The entire exhibition was insured in collaboration with other institutions that have hosted the traveling show, according to PAMM.
Standish and others said they don’t believe the incident will tarnish the reputation of the museum, which opened its new Herzog & de Meuron-designed building on Biscayne Bay to acclaim in December.
“All we’ve received is a lot of support and a lot of people saying that they’re so disappointed that this happened,” Standish said.
Peter Plagens, an artist and writer in New York, wrote about the museum’s opening and its relatively tiny permanent collection for The Wall Street Journal last year. In an interview Tuesday, he said he didn’t believe the incident would harm the museum’s efforts to build a larger collection or bring in traveling shows.
“I don’t think the act of vandalism will be a big black eye to the museum,” he said. “These security things, people vandalizing, they happen once in a while. There will probably be some circling of the wagons at the museum and talking about security.”
While Standish commended the actions of security workers who handled the incident Sunday, she said the amount of security around the show has “naturally” been increased.

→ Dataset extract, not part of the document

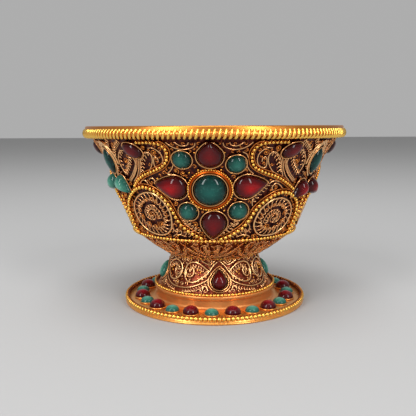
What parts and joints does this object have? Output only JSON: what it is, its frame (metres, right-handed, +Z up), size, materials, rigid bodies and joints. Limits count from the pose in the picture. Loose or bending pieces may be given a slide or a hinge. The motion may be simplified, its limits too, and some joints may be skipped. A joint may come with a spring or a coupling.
{
  "type": "offering cup",
  "caption": "Footed offering cup: a round bowl under pierced wire scrollwork and domed stones, with a roped rim, a short waisted stem and a flat round foot.",
  "frame": {"origin": "middle of the face that the foot stands on", "axes": "+Z up the cup's axis, -Y towards the panel that is called the front"},
  "size_m": [0.086, 0.086, 0.0586],
  "materials": {
    "gilt_metal": "bright gilding, worn warm in the hollows",
    "gilt_wire": "fine gilt wire, coppery where it turns down",
    "cup_lining": "plain gilt cup, dark red lacquer behind the wire work",
    "green_stone": "polished domed stone",
    "red_stone": "polished domed stone"
  },
  "bodies": {
    "root": {"foot_plate": "gilt_metal", "foot_edge_beads": "gilt_metal", "foot_collar": "gilt_metal", "collar_beads": "gilt_metal", "stem_sleeve": "gilt_metal", "stem_top_beads": "gilt_metal", "stem_filigree": "gilt_wire", "stem_stone_1": "red_stone", "stem_stone_2": "green_stone", "stem_stone_3": "red_stone", "stem_stone_4": "green_stone", "inner_cup": "cup_lining", "rim_rope": "gilt_metal", "border_beads": "gilt_metal", "calyx_filigree": "gilt_wire", "bowl_filigree_1": "gilt_wire", "centre_stone_1": "green_stone", "drop_stone_top_1": "red_stone", "drop_stone_bottom_1": "red_stone", "drop_stone_left_1": "red_stone", "drop_stone_right_1": "red_stone", "round_stone_upper_left_1": "green_stone", "round_stone_upper_right_1": "green_stone", "round_stone_lower_left_1": "green_stone", "round_stone_lower_right_1": "green_stone", "shoulder_stone_left_1": "red_stone", "shoulder_stone_right_1": "red_stone", "leaf_stone_left_1": "green_stone", "leaf_stone_right_1": "red_stone", "bud_stone_1": "green_stone", "bowl_filigree_2": "gilt_wire", "centre_stone_2": "green_stone", "drop_stone_top_2": "red_stone", "drop_stone_bottom_2": "red_stone", "drop_stone_left_2": "red_stone", "drop_stone_right_2": "red_stone", "round_stone_upper_left_2": "green_stone", "round_stone_upper_right_2": "green_stone", "round_stone_lower_left_2": "green_stone", "round_stone_lower_right_2": "green_stone", "shoulder_stone_left_2": "red_stone", "shoulder_stone_right_2": "red_stone", "leaf_stone_left_2": "red_stone", "leaf_stone_right_2": "green_stone", "bud_stone_2": "green_stone", "bowl_filigree_3": "gilt_wire", "centre_stone_3": "green_stone", "drop_stone_top_3": "red_stone", "drop_stone_bottom_3": "red_stone", "drop_stone_left_3": "red_stone", "drop_stone_right_3": "red_stone", "round_stone_upper_left_3": "green_stone", "round_stone_upper_right_3": "green_stone", "round_stone_lower_left_3": "green_stone", "round_stone_lower_right_3": "green_stone", "shoulder_stone_left_3": "red_stone", "shoulder_stone_right_3": "red_stone", "leaf_stone_left_3": "green_stone", "leaf_stone_right_3": "green_stone", "bud_stone_3": "green_stone"}
  },
  "joints": []
}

And she said security measures change frequently.
“We are constantly assessing the level of security that we have; every exhibition is different, they have different requirements,” she said. “It’s always in flux.”
Scholl, who with his wife, Debra, donated about 300 works to PAMM early last year, said the events that unfolded Sunday have not made him regret that decision.
“We gave a significant amount of very fragile art to the museum last year,” he said. “We have absolutely zero concerns about that, given their security policy, and this incident tells you how closely they’re watching and being careful.”